Denver coach Mike Shanahan was in San Francisco and unavailable for comment.

“Some players are made for certain teams and I was made to be a Bronco,” Johnson said. “If I have to play somewhere else, I will. But Colorado’s my life and my home. And I know John Elway. I know what he needs.”

Elway and the Broncos need a fourth wide receiver. In addition to Johnson, they have interviewed Minnesota’s Anthony Carter and Indianapolis’ Odessa Turner.

Persuasive speaker

Keith Jackson was thinking about retiring after he was traded from Miami to the Packers, but a certain former (and future) teammate who stands 6-foot-5 and weighs 300 pounds apparently helped the tight end change his mind.

“What we had was a private conversation,” Reggie White told the Milwaukee Sentinel. “It was a good talk. He’ll play.”

Jackson and White were teammates in Philadelphia.

Upward mobility

Become a free agent, earn twice the money. According to figures released last week by the NFL Players Association, the 200-plus free agents who have signed will make an average annual salary of $1.144 million. Unrestricted free agents who have signed new contracts this year made an average of slightly more than $520,000 last year, and unrestricted free agents who signed with new teams made slightly under $550,000 last year.

Will baseball rescue Niners?

The 49ers were delighted to see the end of the baseball strike.

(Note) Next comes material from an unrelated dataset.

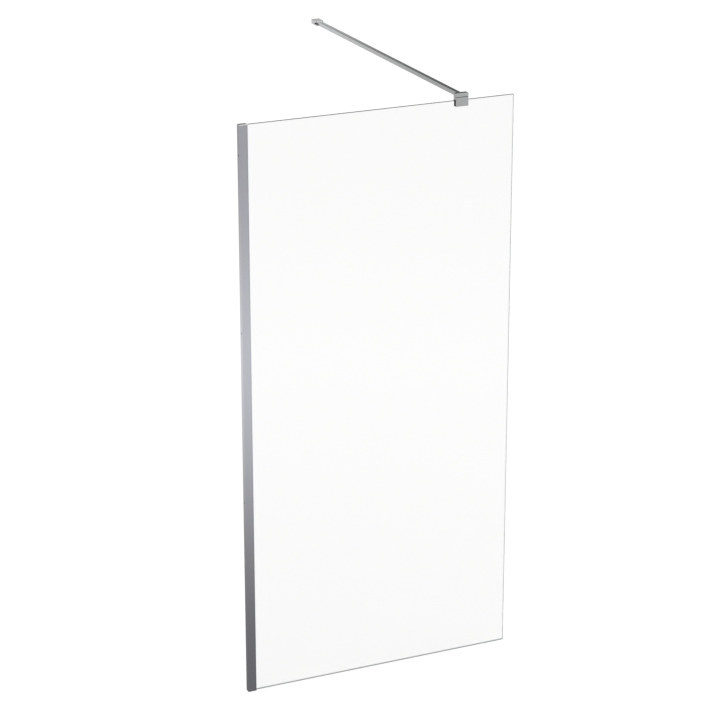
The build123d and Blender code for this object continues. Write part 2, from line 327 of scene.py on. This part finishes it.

They desperately want to re-sign cornerback Deion Sanders, the rap star who also plays center field for the Reds, but they probably would not have had enough room under the salary cap to offer him a full season’s salary - which Sanders would have asked for, had the strike wiped out the baseball season.

Where are they now?

Former longtime quarterback Don Strock has surfaced in the World League as the quarterbacks coach of the Rhein Fire, which opens its season today against those mighty Scottish Claymores.

His starting quarterback is none other than Gino Torretta.